Rocío recuerda cada detalle, cada parada, cada noche durmiendo debajo del Simpecado con un saco de dormir, cuando el Camino era otra cosa.
Su madre fue pionera. Empezó el camino saliendo en camiones desde la calle Alfarería, y más tarde tiró de sus hijos con una carriola propia. Siete hermanos criados entre la devoción rociera y la familia como columna vertebral. “Cuando mis hermanos empezaron a tener hijos comenzaron cada uno su reunión, pero yo seguí con mi madre. Mis niñas siempre han ido conmigo desde la barriga.”
Hasta que el año pasado la ausencia se hizo insoportable.
“Falleció mi madre… y yo no pude hacer el Camino. Era imposible. Ella era la que tiraba con nosotros”.
El dolor fue tan grande que Rocío no pisó la arena. Pero este año decidió romper el hielo y encender la llama que su madre había prendido en ella: solicitó su propia carreta. “Yo creo que mi madre está detrás. Me ha salido todo redondo. Me han dado la carrera, con lo difícil que es, y aquí vamos todos, aunque es muy duro sin mi madre".
Iba a ir sola con sus hijas. Pero uno a uno, sus hermanos fueron sumándose. Incluso una hermana que desde hace veinte años hace el camino con Gelves. “No sé cómo ha pasado. Te lo digo llorando: no sé cómo ha surgido esto. Pero vamos todos. Los siete hermanos. Con la carreta. Por primera vez.”

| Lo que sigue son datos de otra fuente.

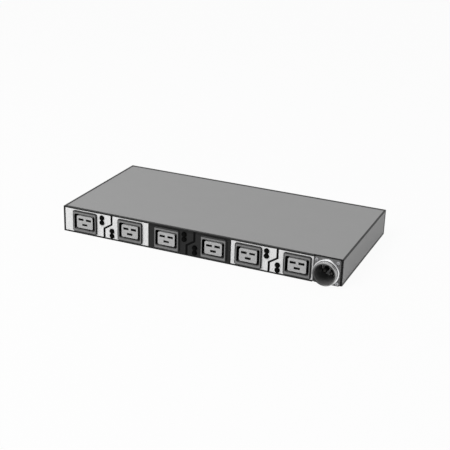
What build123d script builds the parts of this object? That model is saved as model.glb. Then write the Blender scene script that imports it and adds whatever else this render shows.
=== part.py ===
from build123d import *
import os
from math import cos, radians, sin

# Rack power distribution unit: a flat folded steel chassis, six snap-in C19 type outlets in three
# pairs, two press-to-reset circuit breakers for each outlet, and a round cable coupling as inlet.
# Millimetres. X runs along the front from left to right, Y from front to rear, Z upwards.
# The origin is the middle of the underside.

os.makedirs("parts", exist_ok=True)

# Chassis
chassis_width = 447.0
chassis_depth = 219.0
chassis_height = 41.0
sheet = 1.2
cover_gap = 0.1
cover_floor_gap = 0.3
flange_width = 9.0
side_flange_height = 10.0
side_flange_end = 12.0
rear_lip_height = 13.0
fold_radius = 0.5

# Front layout: three pairs of outlets, each with a gap for its breakers. The room that is left
# goes to the left end and between the pairs, in these shares.
outlet_height = 20.3
pair_gaps = [35.65, 33.8, 32.35]
room_shares = [0.33, 0.405, 0.265]
right_margin = 2.15
label_thickness = 0.4
label_margin = 0.6
label_joint = 0.3

# Inlet bay at the right end, set back from the labels
bay_width = 42.5
bay_setback = 4.0

# Outlet: moulded frame, socket core and three contacts
bezel_width = 42.0
bezel_height = 34.5
bezel_proud = 2.4
bezel_corner = 3.5
bezel_edge = 1.0
aperture_width = 35.6
aperture_height = 25.4
aperture_corner = 3.0
frame_wall = 1.6
frame_depth = 22.0
cutout_clearance = 0.25
latch_length = 9.0
latch_height = 8.0
latch_catch = 1.1
core_width = 27.6
core_height = 19.6
core_corner = 2.4
core_recess = 0.6
core_flange = 3.0
slot_length = 8.4
slot_height = 2.9
slot_pitch = 13.0
slot_offset = 8.0
slot_lip = 4.0
contact_chamber = 4.6
contact_thickness = 0.6
contact_opening = 1.8
contact_clearance = 0.2
tail_reach = 0.6

# Circuit breaker: a two-pole case with two captive reset buttons
breaker_left = 9.5
breaker_right = 7.7
breaker_height_upper = 29.2
breaker_height_lower = 10.9
pole_pitch = 7.8
nose_radius = 3.9
nose_neck = 3.6
nose_proud = 1.3
nose_clearance = 0.2
case_width = 13.0
case_height = 17.0
case_depth = 34.0
case_corner = 0.8
button_radius = 2.6
button_clearance = 0.1
button_proud = 0.7
button_travel = 2.6
button_dome = 0.6
collar_radius = 3.1
collar_length = 3.0
collar_stop = 2.0
chamber_end_gap = 0.3
tab_width = 5.6
tab_thickness = 0.8
tab_spread = 3.5
load_tab_length = [9.0, 6.0]
line_tab_length = [10.0, 16.0]

# Busbars behind the breakers
bar_thickness = 1.5
bar_width = 4.0
bar_arm = 5.0
earth_bar_height = 10.9
earth_bar_width = 3.4

# Inlet coupling
inlet_inset = 22.5
inlet_height = 19.7
flange_size = 39.0
flange_thickness = 2.0
flange_corner = 2.5
flange_screw_pitch = 31.2
barrel_front = 10.6
base_ring_radius = 19.2
base_ring_front = 4.6
groove_radius = 16.9
groove_end = 6.4
rim_radius = 17.6
rim_edge = 0.6
cavity_radius = 14.9
insert_wall = 1.1
insert_setback = 0.4
insert_floor = 23.0
insert_rear = 34.0
barrel_wall = 1.1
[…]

“Es que no sé cómo ha podido pasar esto, de verdad te lo digo”, repite Rocío una y otra vez, con los ojos llenos de lágrimas y la voz entrecortada.

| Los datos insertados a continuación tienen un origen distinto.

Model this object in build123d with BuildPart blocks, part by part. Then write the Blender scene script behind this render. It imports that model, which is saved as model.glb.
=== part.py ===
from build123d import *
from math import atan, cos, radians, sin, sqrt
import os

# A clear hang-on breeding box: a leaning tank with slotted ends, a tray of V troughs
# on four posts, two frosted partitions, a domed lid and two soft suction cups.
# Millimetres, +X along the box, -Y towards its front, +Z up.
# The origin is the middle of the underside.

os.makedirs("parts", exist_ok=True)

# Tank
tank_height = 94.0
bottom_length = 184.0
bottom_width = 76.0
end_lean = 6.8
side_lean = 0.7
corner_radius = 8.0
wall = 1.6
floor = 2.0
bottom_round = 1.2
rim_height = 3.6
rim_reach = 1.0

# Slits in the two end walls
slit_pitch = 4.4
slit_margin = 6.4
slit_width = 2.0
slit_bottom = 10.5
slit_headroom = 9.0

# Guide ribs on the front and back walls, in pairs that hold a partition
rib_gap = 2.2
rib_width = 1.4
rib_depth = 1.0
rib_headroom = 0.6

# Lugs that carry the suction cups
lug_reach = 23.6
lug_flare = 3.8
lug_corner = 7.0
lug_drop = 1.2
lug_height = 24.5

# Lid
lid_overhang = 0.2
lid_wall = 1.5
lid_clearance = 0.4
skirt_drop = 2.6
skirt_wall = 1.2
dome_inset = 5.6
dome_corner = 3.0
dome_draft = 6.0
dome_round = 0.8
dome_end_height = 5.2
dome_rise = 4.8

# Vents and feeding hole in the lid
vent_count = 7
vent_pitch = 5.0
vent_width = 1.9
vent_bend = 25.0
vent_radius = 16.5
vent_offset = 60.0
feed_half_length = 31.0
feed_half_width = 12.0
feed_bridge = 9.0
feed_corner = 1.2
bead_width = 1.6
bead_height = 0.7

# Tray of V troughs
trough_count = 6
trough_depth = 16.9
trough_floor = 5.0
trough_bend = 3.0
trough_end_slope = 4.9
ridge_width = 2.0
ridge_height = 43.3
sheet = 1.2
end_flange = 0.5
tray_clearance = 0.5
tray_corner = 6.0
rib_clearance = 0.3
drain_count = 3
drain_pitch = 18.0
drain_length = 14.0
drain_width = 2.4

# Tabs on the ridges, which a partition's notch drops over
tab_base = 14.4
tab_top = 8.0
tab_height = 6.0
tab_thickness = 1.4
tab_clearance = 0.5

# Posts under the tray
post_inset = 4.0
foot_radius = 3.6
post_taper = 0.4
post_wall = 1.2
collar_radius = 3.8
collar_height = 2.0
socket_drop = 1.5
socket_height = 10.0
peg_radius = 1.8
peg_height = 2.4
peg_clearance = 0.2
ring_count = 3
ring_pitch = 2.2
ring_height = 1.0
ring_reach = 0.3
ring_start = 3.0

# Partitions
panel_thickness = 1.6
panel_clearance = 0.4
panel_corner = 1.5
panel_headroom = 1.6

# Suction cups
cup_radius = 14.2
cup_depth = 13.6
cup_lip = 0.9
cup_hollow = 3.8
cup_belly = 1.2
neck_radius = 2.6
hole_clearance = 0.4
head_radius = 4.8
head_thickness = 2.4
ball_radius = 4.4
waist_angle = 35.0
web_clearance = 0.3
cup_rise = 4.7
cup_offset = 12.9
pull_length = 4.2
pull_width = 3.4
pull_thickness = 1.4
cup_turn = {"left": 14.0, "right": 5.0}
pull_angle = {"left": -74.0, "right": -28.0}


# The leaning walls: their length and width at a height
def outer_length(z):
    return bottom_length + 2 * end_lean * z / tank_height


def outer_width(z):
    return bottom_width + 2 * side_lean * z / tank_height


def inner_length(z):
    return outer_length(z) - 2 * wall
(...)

Su carreta es una ofrenda viva, una promesa cumplida, un altar rodante construido con los recuerdos de su madre y de su abuela.
Esa carreta es un santuario sobre ruedas. En ella se ven las cortinas del dormitorio de su madre, un tapiz de hace 60 años que su padre compró para que sus hijos jugaran en el suelo, fotos de los que ya no están, flores vives, y en los frontiles, la historia familiar: “Betis” y “Alfarería”, las calles donde nacieron sus padres. “Es un homenaje. Yo quería que estuvieran conmigo.”
Y en efecto, están.
Porque este camino es distinto. Es duro, sí. “En cada parada me voy a encontrar con ella.” Pero es también una promesa cumplida. Un legado vivo. “Me han regalado una plaquita que pone mi nombre y debajo: ‘El legado de Irene’. Y eso lo dice todo.”
La voz de Rocío vuelve a quebrarse. Mira al cielo. La carreta avanza por la calle San Jacinto, y se mezcla con los colores de las mañanas más peculiares de Triana. Y avanza con paso firme, tal y como le enseñó su madre.